Code. The Internal Revenue Code of 1986, as in effect on the Effective Date or as amended or
superseded after the Effective Date, and any applicable regulations and rulings issued under the
Code.

Committee.

[1] In the case of Awards to Directors, the entire Board; or

[2] In the case of all other Awards, the Board’s compensation committee. The Committee will
be comprised of at least three individuals.

Company. SunCoast Holdings, Inc., a corporation organized under the laws of Delaware, and all
successors to it.

Director. Each member of the Board or of the board of directors of any Subsidiary.

Disability. A disability as defined in Section 22(e)(3) of the Code.
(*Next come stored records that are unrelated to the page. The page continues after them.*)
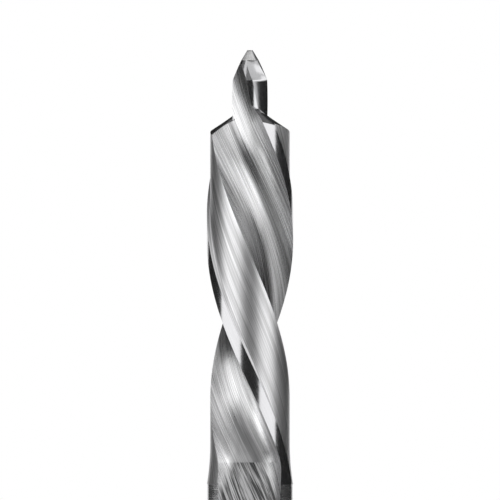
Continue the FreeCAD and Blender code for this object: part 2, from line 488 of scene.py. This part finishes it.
    def body_lag(self, column, depth):
        """Lag of one column of the body's land: margin, wall, then clearance, which stop winding."""
        unwound = self.edge(max(depth, self.clearance_end)) - self.edge(self.clearance_end)
        margin, wall = self.margin_lag - unwound, self.wall_lag - unwound
        front = self.front_lag(self.margin_envelope(depth), depth)
        back = self.back_lag(self.land_envelope(depth), depth)
        return float(np.interp(column, LAND_STOPS, [front, margin, wall, back]))

    def body_radius_at(self, column, depth):
        """Radius of one column of the body's land."""
        margin, land = float(self.margin_envelope(depth)), float(self.land_envelope(depth))
        return float(np.interp(column, LAND_STOPS[1:3], [margin, land]))


def eased(start, end, rows):
    """Depths from start to end that lie closest together at the start."""
    return start + (end - start) * np.linspace(0, 1, rows + 1) ** 2


def shares(rows):
    """Even shares, one for each row, from 0 to just short of 1."""
    return np.linspace(0, 1, rows, endpoint=False)


def pilot_row(form, depth, has_flat=True):
    """One row across the pilot's land."""
    lags, radii = form.pilot_land(depth, has_flat)
    return np.stack([lags, radii, np.full(len(lags), depth)], axis=1)


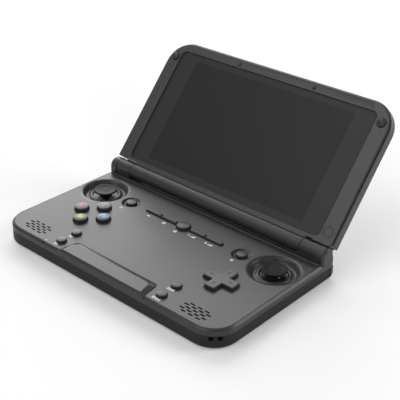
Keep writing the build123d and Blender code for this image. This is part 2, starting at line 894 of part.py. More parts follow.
# Case screws, driven from below into the posts of the deck
with BuildPart() as case_screws:
    screw_seat = case_low + screw_head_depth + foot_recess / 4
    with BuildSketch(Plane.XY.offset(screw_seat - screw_head_depth)):
        with Locations(*screw_points):
            Circle(screw_head_radius)
    extrude(amount=screw_head_depth)
    with BuildSketch(Plane.XY.offset(screw_seat)):
        with Locations(*screw_points):
            Circle(screw_shank_radius)
    extrude(amount=deck_height - 2.6 - screw_seat)
    with BuildSketch(Plane.XY.offset(screw_seat - screw_head_depth)):
        with Locations(*screw_points):
            Rectangle(2 * screw_head_radius * 0.65, 0.4)
            Rectangle(0.4, 2 * screw_head_radius * 0.65)
    extrude(amount=0.6, mode=Mode.SUBTRACT)
case_screws.part.label = "case_screws"
export_step(case_screws.part, "parts/case_screws.step")

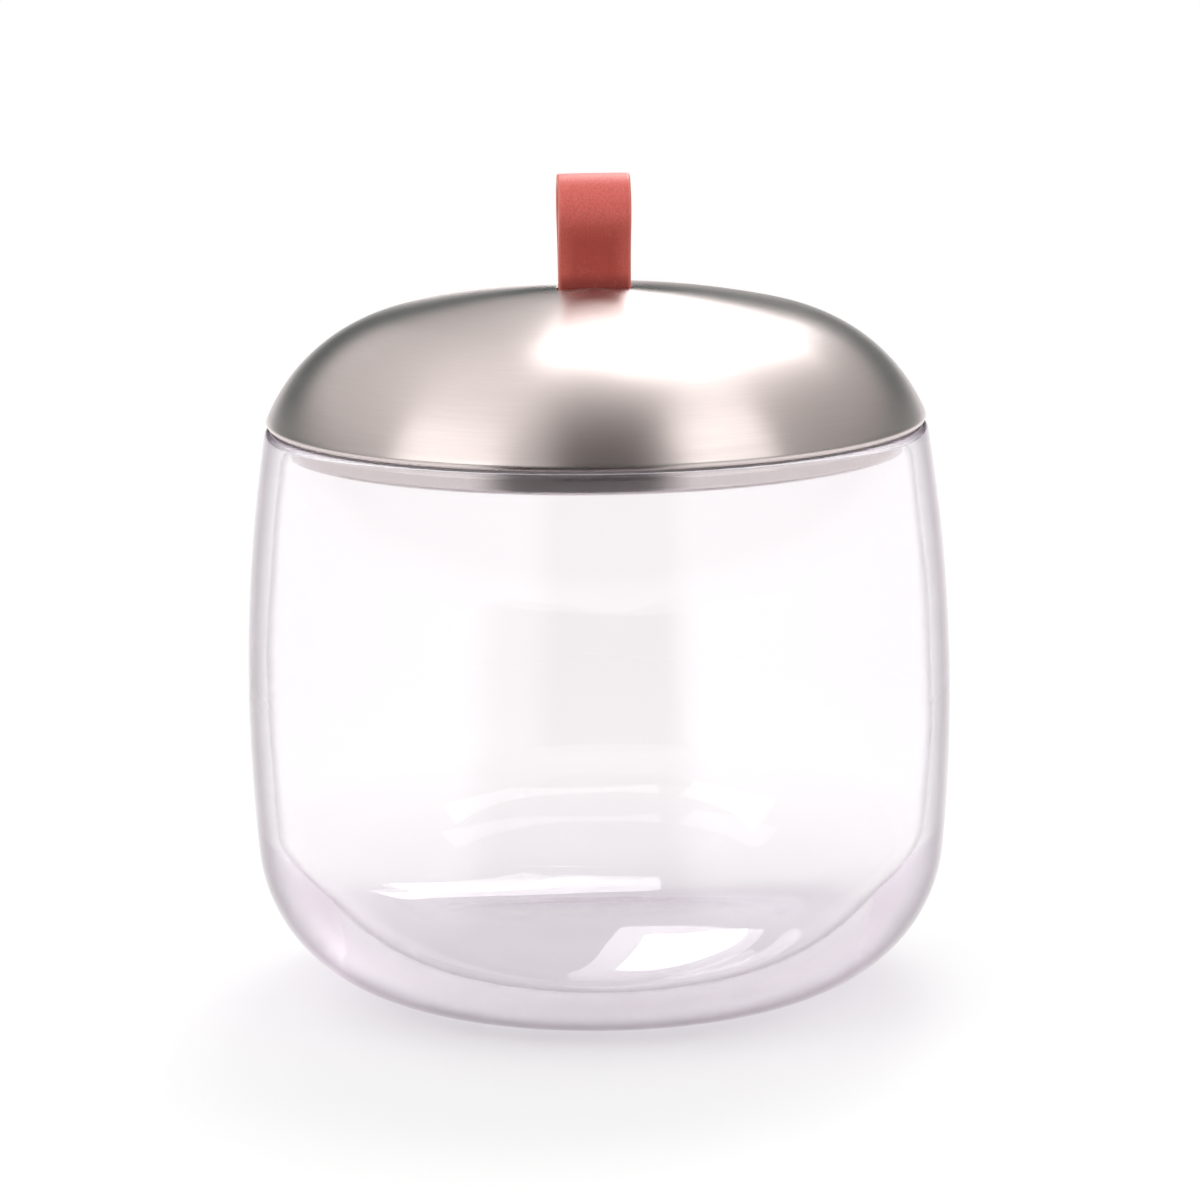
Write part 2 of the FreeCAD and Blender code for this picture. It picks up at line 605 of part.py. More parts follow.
def make_rivets():
    """Two rivets through both brackets and both tails, with low domed heads."""
    rivets = []
    for side, sign in (("left", "-"), ("right", "")):
        body = new_body(f"{side}_rivet")
        sketch = new_sketch(body, f"{side}_rivet_section", "XY_Plane")
        draw_outline(
            sketch,
            (None, None),
            ("rivet_head_radius", "rivet_head_height", "rivet_head_bow", LEFT),
            ("rivet_radius", "rivet_head_height"),
            ("rivet_radius", "rivet_far_head"),
            ("rivet_head_radius", "rivet_far_head"),
            (None, "rivet_length", "rivet_head_bow", LEFT),
            (None, None),
        )
        turned = body.newObject("PartDesign::Revolution", f"{side}_rivet_turned")
        turned.Profile = sketch
        turned.ReferenceAxis = (sketch, ["V_Axis"])
        turned.Angle = 360
        put(body, f"{sign}sizes.rivet_side", "-sizes.rivet_length / 2", "sizes.rivet_up")
        rivets.append(body)
    return group("strap_rivets", rivets)


def upright_rod(name, radius, height, along, up):
    """A cylinder along Z on the row's YZ plane."""
    rod = doc.addObject("Part::Cylinder", name)
    bind(rod, Radius=f"sizes.{radius}", Height=height)
    put(rod, None, along, f"sizes.{up}")
    return rod


def make_fixings():
    """A weld stud, a washer and a nut at each bracket: three nodes of two solids."""
    studs, washers, nuts = [], [], []
    for side, along in (("front", "-sizes.stud_out"), ("rear", "sizes.stud_out")):
        flange = upright_rod(f"{side}_stud_flange", "stud_flange_radius",
                             "sizes.stud_flange_height", along, "clamp_up")
        shank = upright_rod(f"{side}_stud_shank", "stud_radius",
                            "sizes.stud_length", along, "stud_low")
        stud = doc.addObject("Part::Fuse", f"{side}_stud")
        stud.Base = flange
        stud.Tool = shank
        studs.append(stud)

        disc = upright_rod(f"{side}_washer_disc", "washer_radius",
                           "sizes.washer_thickness", along, "washer_up")
        bore = upright_rod(f"{side}_washer_bore", "stud_hole",
                           "sizes.washer_thickness", along, "washer_up")
        washer = doc.addObject("Part::Cut", f"{side}_washer")
        washer.Base = disc
        washer.Tool = bore
        washers.append(washer)

        block = doc.addObject("Part::Prism", f"{side}_nut_block")
        block.Polygon = 6
        bind(block, Circumradius="sizes.nut_corner", Height="sizes.nut_height")
        put(block, None, along, "sizes.nut_up")
        thread = upright_rod(f"{side}_nut_thread", "nut_hole",
                             "sizes.nut_height", along, "nut_up")
        nut = doc.addObject("Part::Cut", f"{side}_nut")
        nut.Base = block
        nut.Tool = thread
        nuts.append(nut)
    return [
        group("weld_studs", studs),
        group("stud_washers", washers),
        group("stud_nuts", nuts),
    ]


def check_document():
    """Stop if any object failed, or any sketch is not held by its sizes."""
    for item in doc.Objects:
        bad = [state for state in item.State if state in ("Invalid", "Error")]
        if bad:
            raise ValueError(f"{item.Name} is {bad}")
        if item.TypeId == "Sketcher::SketchObject" and not item.FullyConstrained:
            raise ValueError(f"{item.Name} is not fully held")


def write_nodes(nodes):
    """Write each sub-part to its own file, once all of them are sound."""
    for node in nodes:
        if node.Shape.isNull() or not node.Shape.isValid() or not node.Shape.Solids:
            raise ValueError(f"{node.Label} has no sound shape")
    os.makedirs("parts", exist_ok=True)
    for node in nodes:
        node.Shape.exportStep(f"parts/{node.Label}.step")
        box = node.Shape.BoundBox
        print(f"{node.Label}: {len(node.Shape.Solids)} solid(s), {node.Shape.Volume:.1f} mm3, "
              f"z {box.ZMin:.2f} to {box.ZMax:.2f}")


fill_sheet()
NODES = [
    make_glass_jar(),
    make_seal_ring(),
    make_dome_shell(),
    make_liner_pan(),
    make_strap_loop(),
    make_strap_tails(),
    make_clamp("front_clamp", 180),
    make_clamp("rear_clamp", 0),
    make_rivets(),
    *make_fixings(),
]
doc.recompute()
check_document()
write_nodes(NODES)
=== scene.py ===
"""Looks of a round glass jar with a domed steel lid and a leather strap handle.

Row frame in metres: +Z up, the origin under the middle of the jar at the level that
it stands on, and the front of the object towards -Y.
"""
from math import atan2, cos, degrees, pi, radians, sin, sqrt

import bpy
import numpy as np
from mathutils import Matrix, Vector


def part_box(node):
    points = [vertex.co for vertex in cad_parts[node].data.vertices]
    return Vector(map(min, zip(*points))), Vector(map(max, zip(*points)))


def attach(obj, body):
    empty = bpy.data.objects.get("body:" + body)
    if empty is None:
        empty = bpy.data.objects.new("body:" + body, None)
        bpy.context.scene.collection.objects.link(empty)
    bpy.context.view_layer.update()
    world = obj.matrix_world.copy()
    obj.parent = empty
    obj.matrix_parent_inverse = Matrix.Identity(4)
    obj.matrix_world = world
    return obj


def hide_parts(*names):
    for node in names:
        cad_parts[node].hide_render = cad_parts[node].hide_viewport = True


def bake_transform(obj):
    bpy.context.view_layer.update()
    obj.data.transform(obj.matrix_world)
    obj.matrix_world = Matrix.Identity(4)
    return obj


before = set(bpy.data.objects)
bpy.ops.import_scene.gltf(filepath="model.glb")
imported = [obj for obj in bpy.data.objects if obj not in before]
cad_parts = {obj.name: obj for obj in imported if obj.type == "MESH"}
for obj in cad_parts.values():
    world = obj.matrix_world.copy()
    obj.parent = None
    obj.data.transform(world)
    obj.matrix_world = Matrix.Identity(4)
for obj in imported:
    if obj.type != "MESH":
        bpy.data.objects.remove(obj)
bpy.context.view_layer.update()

MM = 0.001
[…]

Effective Date. The earlier of [1] the date this Plan is approved by the Board or [2] the date
this Plan is approved by the Company’s shareholders.

Eligible Employee. Any Employee who is employed in an executive position, as determined by the
Committee, by a SunCoast Group member.

Employee. Any individual who is a common law employee of a SunCoast Group member. A worker who is
classified as other than a common law employee by an Employer but who is subsequently reclassified
as a common law employee of such Employer for any reason and on any basis will be treated as a
common law employee only from the date of that reclassification and will not retroactively be
reclassified as an Employee for any purpose of this Plan.

Employer. Each member of the SunCoast Group.

Exercise Price. The price, if any, at which a Participant may exercise an Award.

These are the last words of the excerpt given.